Entitled "Pretexts, Paranoia, and Public Space: Rethinking the Right
to the City After 9/11," the talk was hosted by the Prince al Waleed
bin Talal Center for American Studies and Research (CASAR).
Mitchell's argument concerned the controversial issue of the American
law-enforcement authorities gaining legal control over city streets by
randomly banning people from certain public spaces. Mainly, he delineated
the instances of intensified monitoring of public spaces brought on by
the culture of fear and paranoia engendered by the terrorist attacks on
America in 2001.
According to Mitchell, the government of the United States has legalized
over the past few years an ever-increasing usage of public spaces, such
as skyscrapers, sports stadiums, parks, and city streets. Because the
American Constitution does not clearly stipulate that people are entitled
to access public spaces without restraint, this right has established
the extent to which police and intelligence forces may "deem certain
individuals' presence in public spaces legitimate," which encompasses
a wide variety of people performing different kinds of daily activities.

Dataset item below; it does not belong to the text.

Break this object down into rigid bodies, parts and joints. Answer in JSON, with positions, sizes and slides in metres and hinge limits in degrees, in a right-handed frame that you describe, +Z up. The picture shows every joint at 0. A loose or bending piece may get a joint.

In today's America, "paranoia reigns supreme", said Mitchell.
Loiterers, strollers, black men on fatherly errands, bird watchers, mothers
with cribs, and even members of the press constitute "potential terrorist
threats" and can be promptly arrested when their presence in a public
place becomes unwelcome.
The act of trespassing after 9/11 has been redefined as a kind of "encroachment
on the authority of the state," said Mitchell, adding that all people
in America will continue, in theory, to encroach on each other's privacy
and space until their status as potential terrorists is unequivocally
resolved. He concluded that the current culture of paranoia can only be
attenuated by "fighting for a world of productive difference"
in which the right to urbanity and a city's public spaces are greatly
diminished.
Mitchell, who is a Distinguished Professor of Geography at Syracuse University,
is a recipient of a MacArthur Fellowship. He is currently working on a
new project called:"Bracero: Remaking the California Landscape, 1942-1964."
His latest book, with Lynn Staeheli, The People's Property: Power, Politics,
and the Public, has just been published by Routledge.